The 11-yr and 13-yr running trends and their P-values for global mean air temperature (GMAT) anomalies for (a) ERA-Interim and (b) NCEP-R2. The blue dashed circles represent the hiatus location, and the black bars represent their uncertainties (units: °C/decade). The figures were generated using Excel (https://www.microsoft.com/zh-cn/download/office.aspx).

Multiscale decomposition

The hiatus is associated with contributions from temperature components at various scales, which can easily be associated with either external forces or the internal variability of the climate system. To include the reanalysis datasets, two new time series of the GMST from the period 1889/1901–2016 are established in addition to the five time series from the gridded HadCRUT4, Cowtan & Way, NOAA-old, NOAA-new and GISTEMP datasets. The first is a combination of the 20th-century Coupled European Centre for Medium-Range Weather (ECMWF) Reanalysis (CERA-20C) dataset and the ERA-Interim (hereafter CERA-Interim), and the second is created by merging the NCEP-R2 and NOAA-CIRES Twentieth Century Reanalysis (V2c) (NOAA20C-NCEP-R2, hereafter) after bias corrections between them (see data and methods and Supplementary materials), where the ERA-Interim or NCEP-R2 is regarded as the standard reference in the correction.
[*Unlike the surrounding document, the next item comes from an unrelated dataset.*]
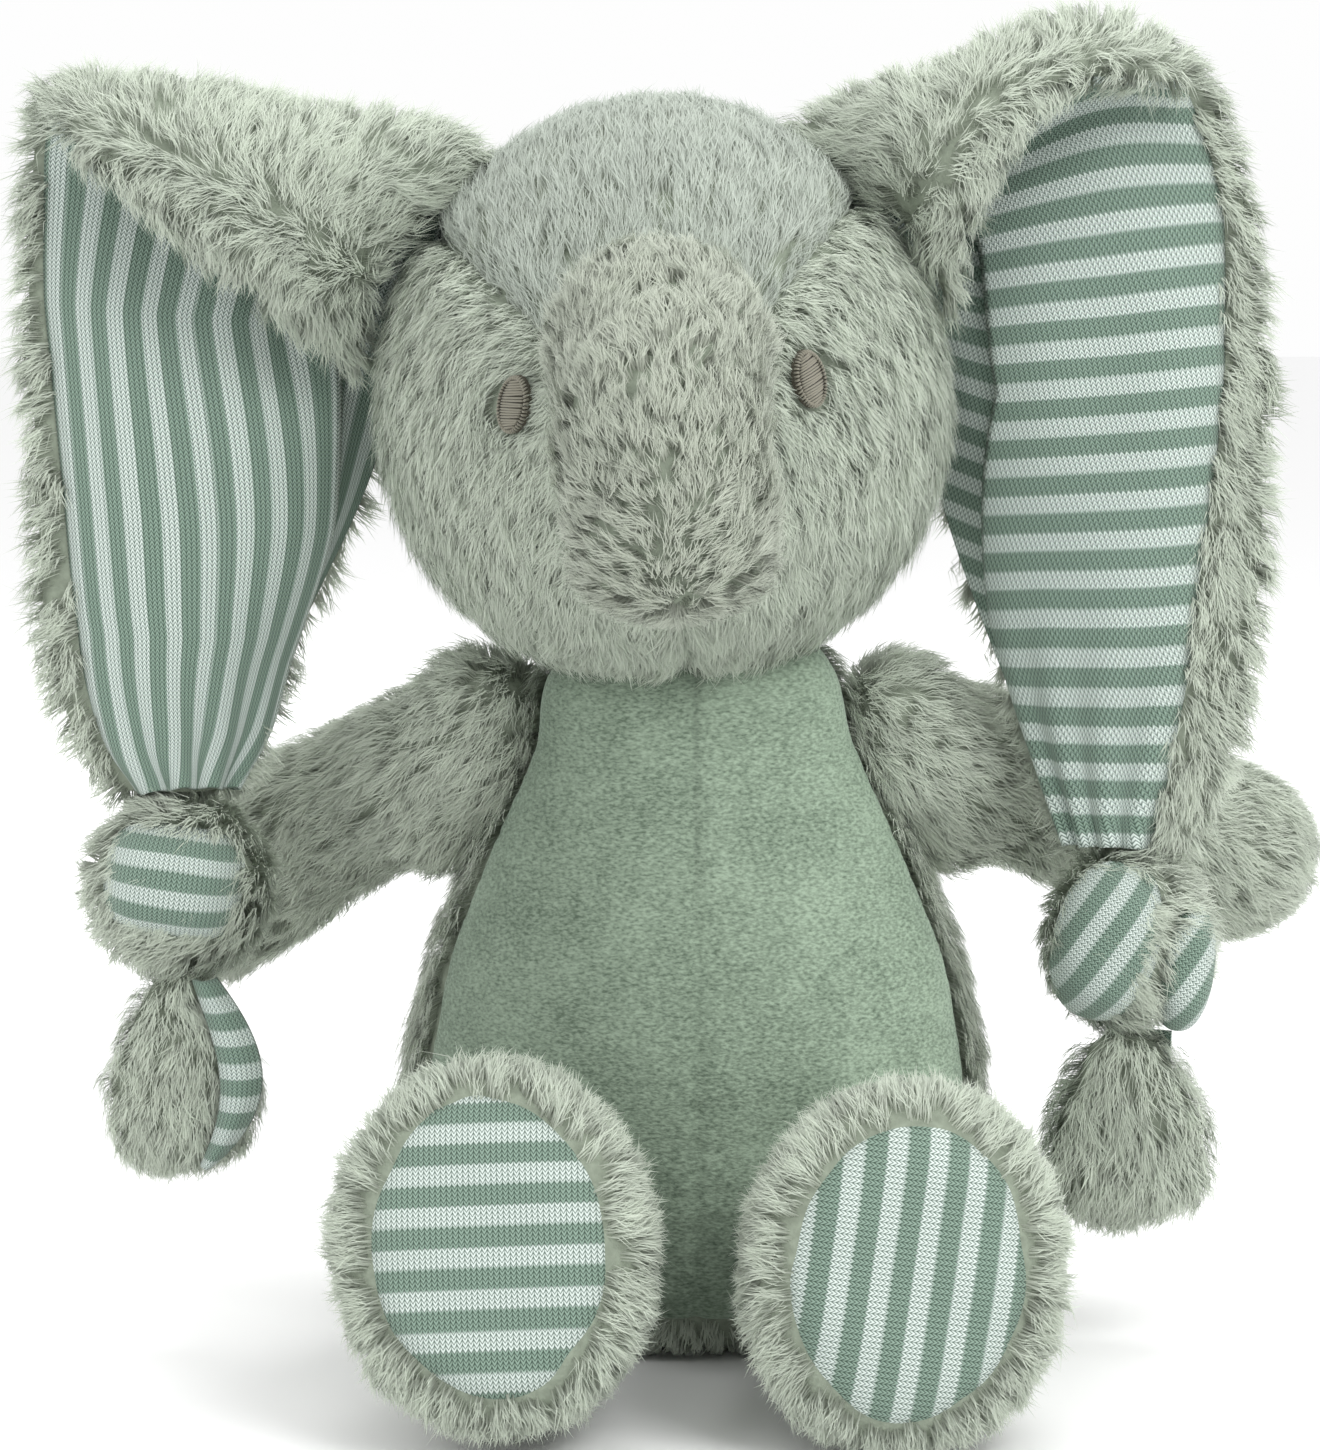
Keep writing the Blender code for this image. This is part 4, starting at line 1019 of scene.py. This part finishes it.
outsideHead = outsideOf(headSkin)
for side, sign in sides.items():
    title = side.title()
    look = earLook[side]
    points = fineGrid(cages[side])
    way = gridNormals(points, sign)
    rows, columns = points.shape[:2]
    v = np.arange(rows)[:, None] / ear["fineRows"] + np.zeros((1, columns))
    u = np.arange(columns)[None] / (columns - 1) + np.zeros((rows, 1))
    points[..., 2] -= look["shrink"] * np.exp(-((v - 2) / 1.3)**2)
    # the ear's root runs on into the head
    root = np.exp(-((v - 2.9) / 1.5)**4) * np.clip(1 - u * 3, 0, 1)
    points[..., 0] -= sign * ear["rootReach"] * root
    edge = np.minimum(u, 1 - u)
    plump = np.clip(1 - (1 - np.clip(edge / 0.16, 0, 1))**2.2, 0, 1) * np.clip(v / 0.5, 0, 1)**0.5
    plump = np.maximum(plump, 0.12)

    upper = points + way * (ear["thick"] * plump)[..., None]
    upper += way * (0.0009 * ripple(upper.reshape(-1, 3), 0.03, 100 + int(sign)).reshape(rows, columns))[..., None]
    lower = points - way * 0.0006
    skin = closedPair("earPlush" + title, upper, lower, ground)

    tree = BVHTree.FromPolygons([tuple(p) for p in points.reshape(-1, 3)], gridQuads(rows, columns))
    down, across = unit(np.gradient(points, axis=0)), unit(np.gradient(points, axis=1))

    def onGrid(p):
        face = np.array([tree.find_nearest(Vector(q))[2] for q in p], dtype=int)
        return face // (columns - 1), face % (columns - 1)

    def earComb(p, n):
        r, c = onGrid(p)
        rowOf, columnOf = v[r, c], u[r, c]
        # it hangs over the fold's free edge, and turns across the fold to run over the crest and down the back
        turned = math.pi * np.clip((rowOf - 0.45) / 0.8, 0, 1)[:, None]
        flow = -np.cos(turned) * down[r, c] + np.sin(turned) * across[r, c]
        outer = np.clip((columnOf - 0.80) / 0.2, 0, 1) - np.clip((0.16 - columnOf) / 0.16, 0, 1)
        return flow + across[r, c] * (outer * 1.2)[:, None]

    def onPlush(p, n):
        r, c = onGrid(p)
        facing = (way[r, c] * n).sum(1) > -0.25
        rowAt = v[r, c] * ear["fineRows"]
        rim = (u[r, c] > 1 - byRow(look["outer"], rowAt) * 1.15) | (u[r, c] < byRow(look["inner"], rowAt) - 0.02)
        return (facing | rim | (v[r, c] < ear["foldRows"] * 0.6)) & outsideHead(p)

    earPileLook = pile(seed=110 + int(sign), stray=0.6, length=0.0070, lift=0.55, hairsPerMm2=3.3)
    hair = growPile("earPile" + title, skin, earPileLook, earComb, plush, keep=onPlush)

    cloth, t, s, inTurn = liningGrid(points, way, side)
    spans = np.linalg.norm(np.diff(cloth, axis=0), axis=2).mean(axis=1)
    arc = np.concatenate([[0], np.cumsum(spans)])[:, None]
    width = np.linalg.norm(np.diff(cloth, axis=1), axis=2).sum(axis=1).max()
    if side == "right":
        clothU, clothV = s * width * 0.95, arc + 0 * s
    else:
        steps = np.linalg.norm(np.diff(cloth, axis=1), axis=2)
        clothU = np.concatenate([np.zeros((len(cloth), 1)), np.cumsum(steps, axis=1)], axis=1)
        clothV = arc + np.where(inTurn < 0.5, -look["stripTilt"], 0.04) * clothU
    uv = np.stack([clothU / knitScale, clothV / knitScale], axis=-1)
    lining = newObject("earLining" + title, sheetMesh("earLining", cloth, uv), knits[look["knit"]])
    applyModifier(lining, "SOLIDIFY", thickness=0.0009, offset=-sign)

    at = jointAt("ear_flap_" + side)
    blendAcross("head", "ear_" + side, at, at + (sign * 0.014, 0, 0), "plush", skin, hair)
    blendAcross("head", "ear_" + side, at, at + (sign * 0.014, 0, 0), "knit", lining)
    stuffed(skin, 0.3, "ear_back_" + side)
    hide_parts("ear_lining_" + side)
    spans = np.cross(cloth[1:, :-1] - cloth[:-1, :-1], cloth[:-1, 1:] - cloth[:-1, :-1])
print("ears done")


# the knot and the tail below it

def patchOver(name, centre, reach, turn, stripe, material, puff):
    # a puffed lobe of knit: an oval patch bulging forwards
    tuck, wrinkle = 0.004, 0.0004
    side, up, out = np.array([(1, 0, 0), (0, 0, 1), (0, -1, 0)], float)
    a0, b0 = math.cos(math.radians(turn)), math.sin(math.radians(turn))
    side, up = side * a0 + up * b0, up * a0 - side * b0
    s0, s1 = math.cos(math.radians(stripe)), math.sin(math.radians(stripe))
    r, t = discGrid(22, 72)
    c, s = np.cos(t), np.sin(t)
    square = (np.abs(c)**puff + np.abs(s)**puff)**(-1 / puff)
    a, b = r * c * square * reach[0], r * s * square * reach[1]
    rise = reach[2] * np.clip(1 - r**2.4, 0, 1)**0.55 - tuck * r**6
    points = centre + side * a[..., None] + up * b[..., None] + out * rise[..., None]
    points += out * (wrinkle * ripple(points.reshape(-1, 3), 0.012, 120)).reshape(*r.shape, 1)
    swell = 1 + 0.25 * r * r
    flats = 0.5 + np.stack([a * s0 + b * s1, b * s0 - a * s1], axis=-1) * swell[..., None] / knitScale
    return newObject(name, polarMesh(name, points[0, 0], points[1:], flats[0, 0], flats[1:]), material)


knot = {
    "right": [
        {"reach": (0.0145, 0.0120, 0.0080), "at": (0.000, -0.0100, 0.0015), "turn": -8, "stripe": 0, "square": 3.2},
    ],
    "left": [
        {"reach": (0.0115, 0.0170, 0.0085), "at": (-0.0045, -0.0085, 0.0005), "turn": -14, "stripe": 68, "square": 2.3},
        {"reach": (0.0065, 0.0140, 0.0070), "at": (0.0115, -0.0065, -0.0050), "turn": -6, "stripe": 60, "square": 2.2},
    ],
}
tail = {"right": {"length": 0.0062, "flare": 0.15}, "left": {"length": 0.0078, "flare": 0.5}}
for side, sign in sides.items():
    title = side.title()
    rollSkin = joinedSkin("knotSkin" + title, ["ear_knot_roll_" + side], ground, voxel=0.0018)
    middle = middleOf("ear_knot_roll_" + side)

    def rollComb(p, n):
        round = np.cross(np.broadcast_to((0.0, 0.0, 1.0), p.shape), p - middle)
        return unit(round) * 0.8 * sign + np.array([0, 0, -0.7])
    hair = growPile("knotPile" + title, rollSkin, pile(seed=130 + int(sign), length=0.0066, stray=0.7, lift=0.7),
                    rollComb, plush)
    lobes = []
    for number, lobe in enumerate(knot[side]):
        lobes.append(patchOver(f"knotBand{title}{number}", middle + np.array(lobe["at"]), lobe["reach"], lobe["turn"],
                               lobe["stripe"], knits["across"], lobe["square"]))
    rideOn("ear_" + side, "plush", rollSkin, hair)
    rideOn("ear_" + side, "knit", *lobes)
    stuffed(rollSkin, 0.7, "ear_knot_roll_" + side)
    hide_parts("ear_knot_band_" + side)

    tailSkin = joinedSkin("tailSkin" + title, ["ear_tip_plush_" + side, "ear_tip_lining_" + side], ground, voxel=0.0016,
                          smoothing=5)
    low, high = (np.array(c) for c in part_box("ear_tip_plush_" + side))
    moveAlongNormals(tailSkin, 0.0012 * ripple(placesOf(tailSkin.data), 0.020, 140 + int(sign)))

    def tailComb(p, n):
        spread = (p - (low + high) / 2) / (high - low)
        return np.array([0, 0, -1.0]) + spread * tail[side]["flare"] * (1, 1, 0)
    tuft = growPile("tailPile" + title, tailSkin, pile(seed=142 + int(sign), length=tail[side]["length"], stray=0.4),
                    tailComb, plush)
    rideOn("ear_tip_" + side, "plush", tailSkin, tuft)
    stuffed(tailSkin, 0.5, "ear_tip_plush_" + side)

    # a strip of the lining shows down one edge of the tail
    t, s = evenGrid(60, 14)
    height = high[2] - low[2]
    if side == "right":
        curve = np.stack([middle[0] + 0.006 + 0.0085 * np.sin(t * 2.6) - 0.004 * t**3,
                          low[1] - 0.0015 - 0.004 * np.sin(t * 2.2), high[2] - 0.001 - t * (height - 0.002)], axis=-1)
        half = 0.0042 * np.sin(math.pi * np.clip(t * 0.85 + 0.12, 0, 1))**0.6
        strip = curve + np.stack([(s - 0.5) * 2 * half, 0.0035 * (2 * s - 1)**2 + 0.001 * s, 0 * s], axis=-1)
    else:
        curve = np.stack([middle[0] + 0.004 + 0 * t, high[1] + 0.0035 * np.sin(t * 3) - 0.0015,
                          high[2] - 0.002 - t * height * 0.9], axis=-1)
        strip = curve + np.stack([(s - 0.5) * 0.0115, -0.002 * (2 * s - 1)**2, 0 * s], axis=-1)
    uv = np.stack([s * 0.010 / knitScale, t * 0.046 / knitScale], axis=-1)
    band = newObject("tailLining" + title, sheetMesh("tailLining", strip, uv), knits["across"])
    applyModifier(band, "SOLIDIFY", thickness=0.0008, offset=0)
    rideOn("ear_tip_" + side, "knit", band)
    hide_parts("ear_tip_lining_" + side)
    spans = [float(np.linalg.norm(np.diff(strip, axis=k), axis=2).sum(axis=k).mean()) for k in (1, 0)]
print("knots done")


# the care label sewn in the back seam

label = {"width": 0.016, "length": 0.012, "droop": 0.0035, "thick": 0.0005}
labelMaterial, shader = newMaterial("whiteTape", (0.82, 0.82, 0.80), 0.6)
low, high = (np.array(c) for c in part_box("care_label"))
t, s = evenGrid(13, 9)
cloth = np.stack([(low[0] + high[0]) / 2 + (s - 0.5) * label["width"] * (1 - 0.03 * t),
                  low[1] + t * (high[1] - low[1]) + 0.0004 * np.sin(s * 5),
                  (low[2] + high[2]) / 2 - label["droop"] * t**2 + 0.0006 * np.sin(s * 4 + t)], axis=-1)
tape = newObject("careTape", sheetMesh("careTape", cloth), labelMaterial)
applyModifier(tape, "SOLIDIFY", thickness=label["thick"], offset=0)
rideOn("torso", "label", tape)
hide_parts("care_label")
The seven series are decomposed into a series of orthogonal wavelet components at the cascade scales of 2a, 4a, 8a, 16a, 32a, 64a (a refers to year in wavelet analysis) and beyond (i.e., nonlinear trends at the century scale) based on the Daubechies-4 (Daub4) wavelet basis30 (see data and methods). The components are sorted into three parts: the interannual composite, with the scale of 2–8a; the multidecadal composite, with the scale of 16–64a; and the nonlinear trend at the century scale. Here, the nonlinear trend may be defined as a component of global warming because it represents the evolution of temperature at the century scale since 1889. This is after 1870, which is regarded as the beginning of the global Industrial Revolution epoch.

Global warming

Figure 6a shows that nonlinear trends increased monotonically from the 1900s to the 2000s, which implies that the global climate at the century scale warmed gradually over the past hundred years. Fig. 6d shows that global warming started in the 1900s rather than in 1870, which was the first year of the Industrial Revolution epoch, as is well known, and that the warming gradually accelerated towards its maximum value just after World War II (1950s). And the warming turned to declining until the 1980s and then exhibited almost constant trends for approximately three decades (excluding the trends in NOAA-old). Almost all of the maximum trends appeared over the period 1945–1957 in the 13-yr running trend, except for those in the NOAA-old, where a maximum trend was found for 1943–1955 (0.1142 °C/decade). Other maximum trends were 0.10267, 0.0998, 0.1175, 0.1250, 0.1065 and 0.1193 °C/decade for the HadCRUT4, Cowtan & Way, NOAA-new, GISTEMP, CERA-Interim and NOAA20C-NCEP-R2 datasets, respectively. In addition, their constant trends were approximately 0.08 °C/decade, on average, from the 1980s to the 2000s, while the NOAA-old trend kept decreasing during the last three decades at a rate similar to that during previous decades after World War II. There was no GWH in the early 2000s in the century-scale component of the GMSTs of the seven series. In addition, data infilling or bias correction in the SST measurements caused the NOAA-new trend to be higher than that of the NOAA-old in the component, while no significant difference was found among those from the 1940s–1990s for HadCRUT4 and Cowtan & Way, except for in the 2000s, when the latter’s trend became higher than the former’s, which may reflect accelerated warming in the Arctic region in recent decades. Furthermore, the trend of NOAA20C-NCEP-R2 is above that of CERA-Interim and coincides with the NOAA-new after World War II. The difference may result from the data assimilation systems of the two reanalysis datasets. As the relative strength of the warming differs before and after World War II, this may reflect the influences of the different interpolation approaches on the properties of the datasets, as there was extremely sparse data coverage in the early part of the time series.

Figure 6
figure 6

Orthogonal wavelet decomposition of the global mean surface temperature (GMST) and the 13-yr running trends during 1889–2016/1901–2016 via the HadCRUT4, Cowtan & Way, NOAA-old, NOAA-new, GISTEMP, CERA-Interim and NOAA20C-NCEP-R2 datasets. CERA-Interim are combined via the 1901–1978 CERA-20C and the 1979–2016 ERA-Interim datasets, and NOAA20C-NCEP-R2 is combined with 1889–1978 NOAA-CIRES Twentieth Century Reanalysis (V2c) and 1979–2016 NCEP-R2 (see data and methods). (a) Nonlinear trends with scales greater than 64a; (b) multidecadal composite (16–64a); (c) interannual composite (2–8a); and (df) 13-yr running trends of the three composites. The brown dashed line denotes the location of the end year (2013) of the hiatus, and the pink dashed line denotes the middle year (2007) of the hiatus for the period 2002–2012 or for the period 2001–2013. The figures were generated using Excel (https://www.microsoft.com/zh-cn/download/office.aspx).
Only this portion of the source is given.